Dairy Margin Protection Program Differs from MILC

Dairy Margin Protection Program Differs from MILC

Dairy producers can now sign up for the new Margin Protection Program.  National Milk Producers Federation CEO Jim Mulhern says this is the safety net crafted in the new farm bill and it’s a dramatic difference from the MILC program because it looks at income over feed costs.
Mulhern: “The program we have now is a margin protection. It looks at what is the difference between the all milk price and then a factor of corn, soybean and alfalfa prices combined together. The margin between those feed costs and the milk price is what people are going to be able to cover through this margin program.”
Mulhern says those margins are figured in two month increments and producers can insure from $4 to $8.

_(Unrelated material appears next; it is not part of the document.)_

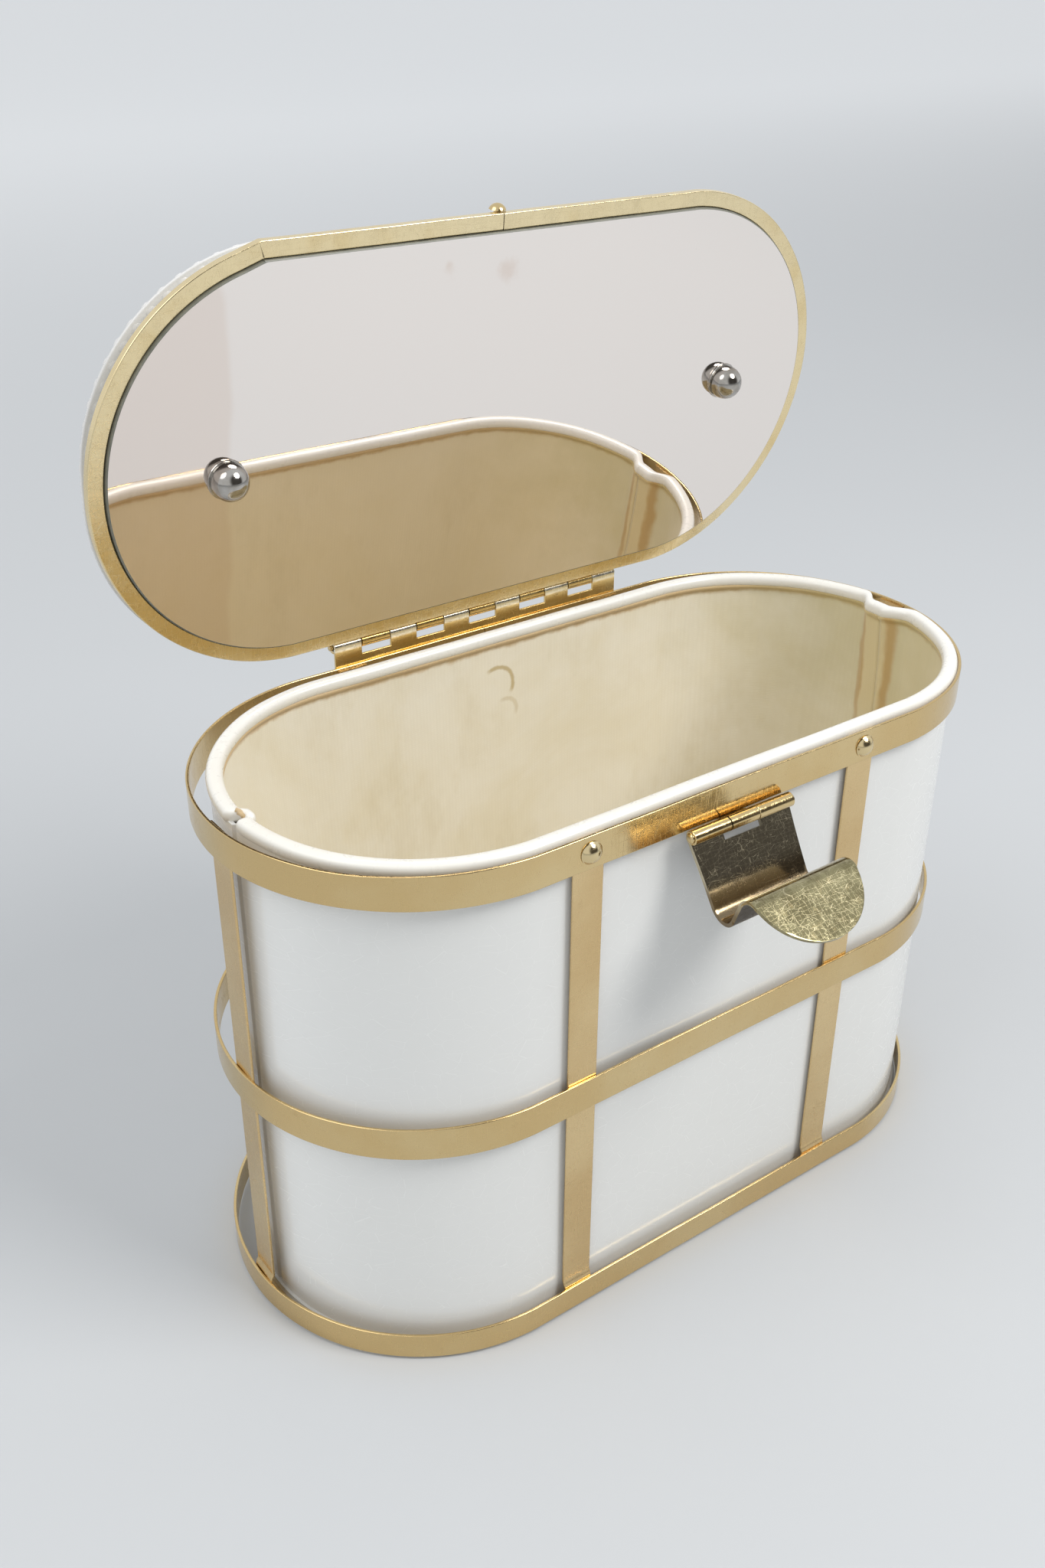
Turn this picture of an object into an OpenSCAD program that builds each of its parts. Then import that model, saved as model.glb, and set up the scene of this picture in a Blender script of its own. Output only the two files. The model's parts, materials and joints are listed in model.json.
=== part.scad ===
// Oval-ended jewellery box: a white two-sheet body standing in a riveted brass band
// cage, with a hinged lid that carries a mirror and a folding handle, and a snap hasp.
// Millimetres, +Z up, +Y to the back. The origin is the middle of the base's underside.
// The model is drawn as it stands open: lid up, hasp down.

/* [Cage] */
// Length over the top band
body_l = 190; // [150:1:230]
// Depth over the top band
body_w = 92; // [80:1:110]
// Height of the top band's upper edge
body_h = 124.5; // [100:0.5:150]
// How round the ends are: 1 is a half circle
end_round = 0.955; // [0.93:0.005:1]
// Sheet thickness of the bands
band_t = 0.7; // [0.5:0.05:0.8]
// Height of the top band
top_band_h = 7.5; // [6:0.1:10]
// Height of the middle band
middle_band_h = 7.6; // [5:0.1:10]
// Lower edge of the middle band
middle_band_z = 57.3; // [40:0.1:80]
// Height of the bottom band
bottom_band_h = 6.4; // [5:0.1:9]
// Width of the upright straps
strap_w = 7.4; // [5:0.1:9]
// Distance between the two straps of one long side
strap_pitch = 74; // [60:1:90]
// Place of the left end strap, front to back from the middle
left_strap_y = -2.2; // [-4:0.1:4]
// Sideways shift of the front straps and the hasp
front_shift = -1.7; // [-3:0.1:3]

/* [White body] */
// Play between cage and body, lengthwise
play_l = 5; // [4:0.1:6]
// Play between cage and body, across
play_w = 5.4; // [5:0.1:6]
// Thickness of the wall sheets
wall_t = 1.5; // [1:0.1:2]
// How far the two sheets lap at each end
wall_lap = 9; // [6:0.5:14]
// Width of the rolled edge
roll_w = 3.5; // [3.3:0.1:4]
// Height of the rolled edge's top above the cage
roll_rise = 1.2; // [0.8:0.1:1.4]

/* [Lid] */
// Angle at which the lid stands open, from shut
lid_open = 83; // [70:1:95]
// Length of the lid
lid_l = 191; // [151:1:231]
// Width of the visible brass frame around the mirror
frame_w = 3.4; // [3:0.1:5]
// Thickness of the mirror glass
mirror_t = 1.5; // [1.2:0.1:1.6]
// Distance of each handle post from the middle
post_x = 66.7; // [55:0.1:72]
// Reach of the folded handle from its pivots
handle_reach = 36; // [30:1:36]

/* [Hasp] */
// Width of the hasp plate
hasp_w = 27; // [22:0.5:30]
// Sheet thickness of the hasp
hasp_t = 0.9; // [0.7:0.05:1]

/* [Hidden] */
$fn = 64;

brass = "#c8a866";
bright_brass = "#b5a06a";
nickel = "#b8b8b8";
white = "#f0f1f0";
cloth = "#d9ceb0";
card = "#8a7a5a";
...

Mulhern: “And if the margin drops below a level of coverage that a producer has selected that could trigger a payment to close the gap between the target level of margin protection that they have paid a premium for and what they are experiencing in the market place.”
Dairymen must sign up for the program through 2018, but the catastrophic coverage level at $4 only costs $100. Each year following producers can decide the level of coverage for their operation.
Mulhern: “They can cover between 25 percent floor and 90 percent ceiling of their production history. Their production history is their highest production during either 2011, 2012 or 2013 — one of those three years base.”